Recentemente, li um post de Raquel Del Monde sobre “o problema da dupla empatia” que me fez refletir muito sobre algo que venho dizendo há anos para aqueles que caminham comigo: a inclusão é uma via de mão dupla.
Damian Milton, psicólogo, sociólogo e ativista, cunhou o termo em 2012. O conceito está relacionado ao fato de haver um duplo ‘estranhamento’ entre neurotípicos e atípicos, sendo que apenas os atípicos são forçados a ‘se encaixar’. Todo o trabalho de Milton em pesquisas com grupos de autistas e não autistas busca demonstrar o “reconhecimento de que somos igualmente estranhos uns aos outros, que meus modos de ser não são apenas versões ‘danificadas’ de vocês”.
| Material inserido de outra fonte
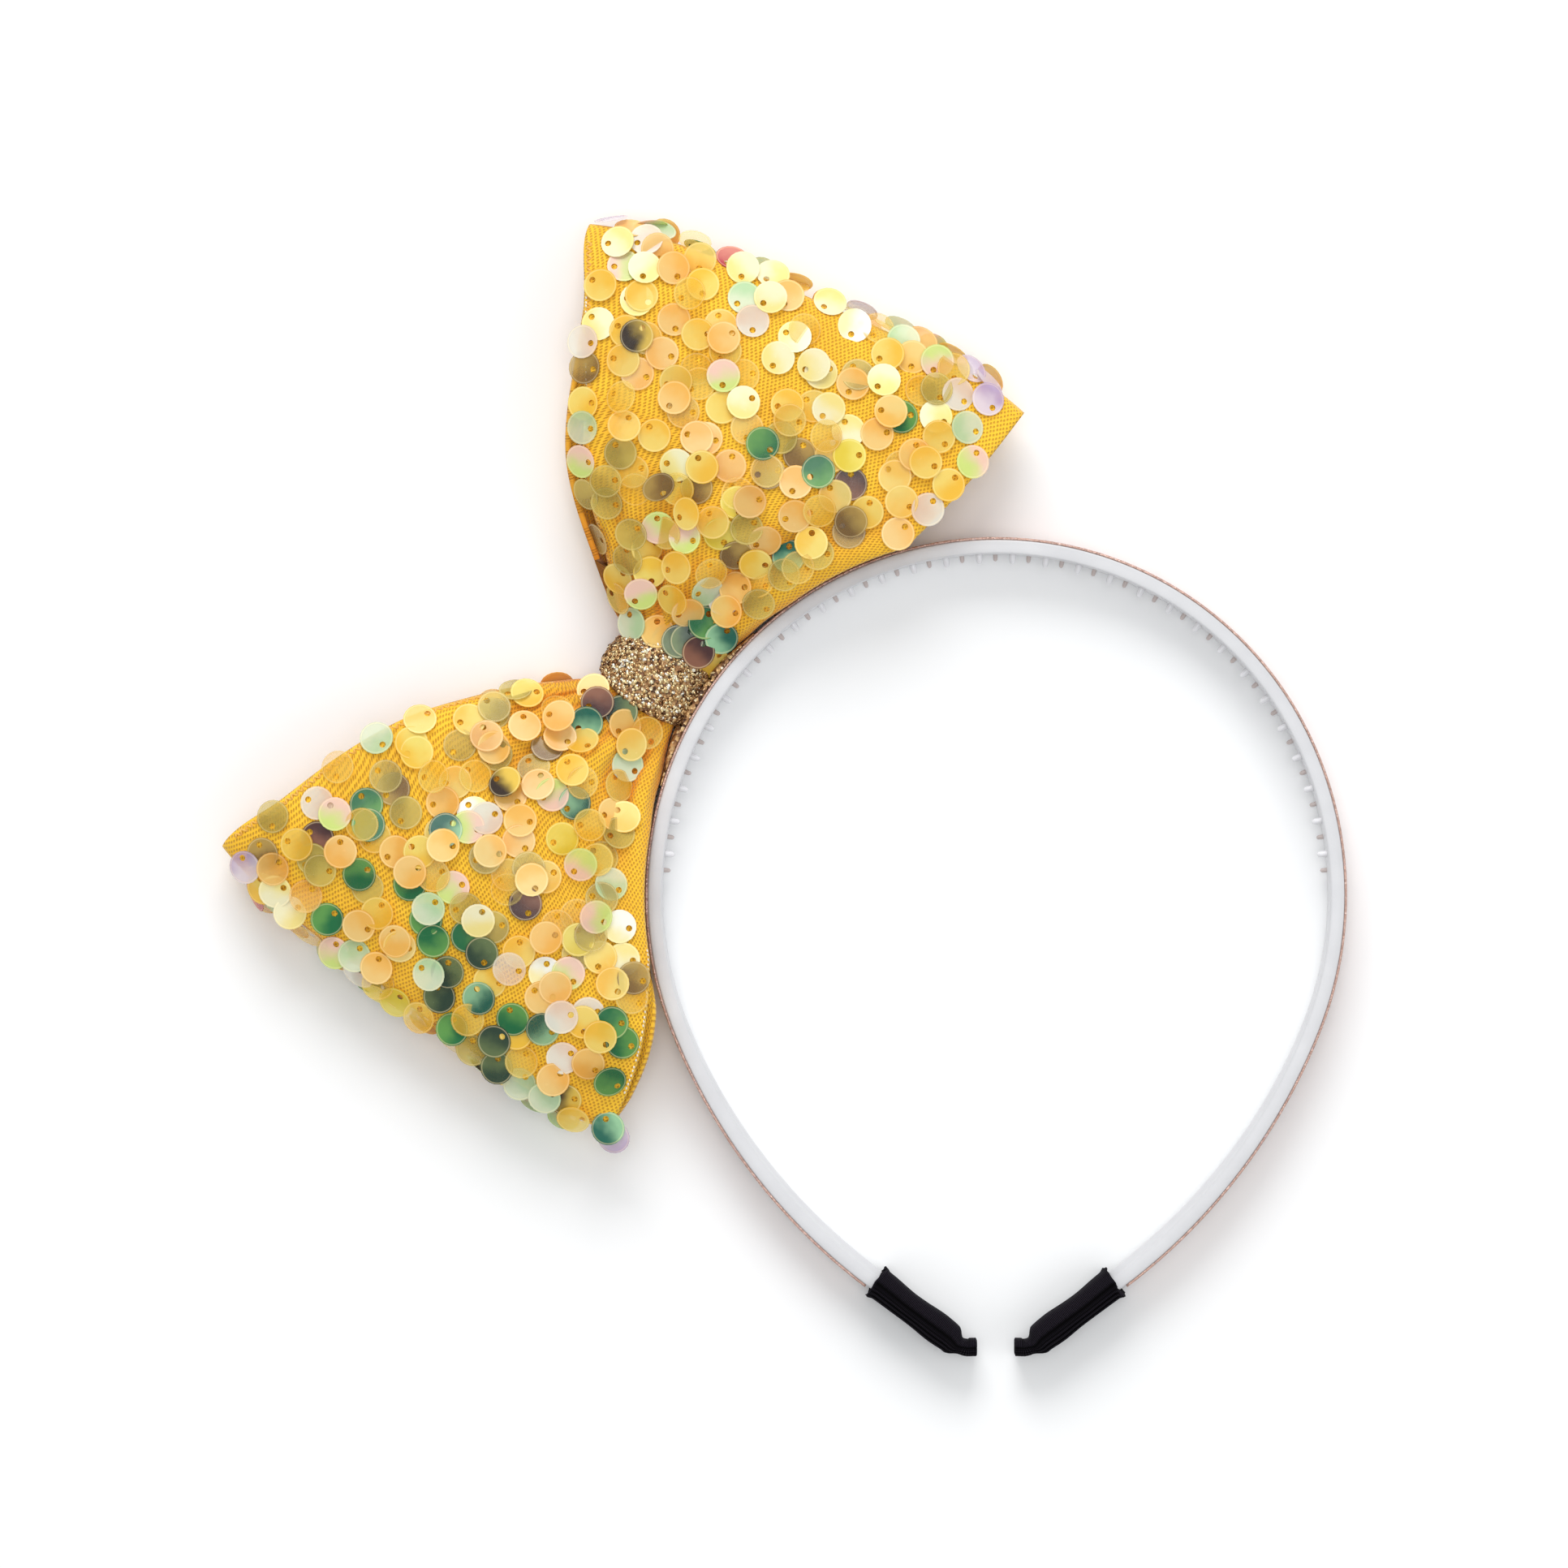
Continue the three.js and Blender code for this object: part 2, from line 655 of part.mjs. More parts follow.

Essa é uma frase impactante que traduz o novo paradigma sobre a deficiência, afastando-nos do modelo médico e aproximando-nos de uma visão mais social onde o modo de viver em sociedade é plural e respeitoso. Não se trata aqui de “na minha opinião” ou “tenho o direito de achar o que quiser”. Valores como moral, ética e respeito estão acima de qualquer ponto de vista, e quando nos referimos aos direitos humanos de ir e vir, ser e estar, falamos de uma aproximação que permite que o invisível se torne visível, nos aproximando da diferença e aceitando-a como parte da pluralidade da fauna à qual pertencemos.
Quando falamos em processos de reabilitação, modificação de comportamento e treinamento, estamos nos referindo a mudanças em apenas um dos lados, o ‘tecnicamente defeituoso’, aquele que precisa ser ‘adequado’. Nada é mais capacitista do que esse pensamento. É como quando em terapia de casal, apenas um quer que o outro mude para melhorar a relação: ‘eu estou certo (a)”. Mudanças devem ocorrer no sistema como um todo, de um lado e do outro, como uma via de mão dupla.
Sophia Mendonça, em um artigo, traz uma questão muito importante sobre a dupla empatia: os neurotípicos não “necessitam” copiar ou imitar comportamentos atípicos para garantir a comunicação. Aqui, contamos apenas com uma via de mão única, com apenas um dos lados precisando “se adequar”.
Ouço frequentemente a frase “mas assim vou ficar louca (o)” quando converso sobre uma comunicação de duas mãos; “não consigo pensar em tudo”. É exatamente assim que seu (sua) filho (a) se sente quando está na sala de aula, na mesa de jantar ou no parque brincando com seus colegas: tentando pensar em tudo e se autorregular ao mesmo tempo. De enlouquecer, não é?
Se o esforço de comunicação e compreensão for bilateral, tudo fica mais simples e menos capacitista. O que temos feito é como se pedíssemos a uma pessoa idosa “andar mais depressa” porque estamos com pressa. E, infelizmente, ainda fazemos isso.
Quando não buscamos nos fazer entender ou entender o pensamento atípico, agimos sem empatia, como costumamos dizer sobre eles. Precisamos de mais esforços da sociedade em mudanças. Precisamos erradicar o bullying de nossas escolas. Precisamos começar a ver o que nos parece invisível. Precisamos de dupla empatia.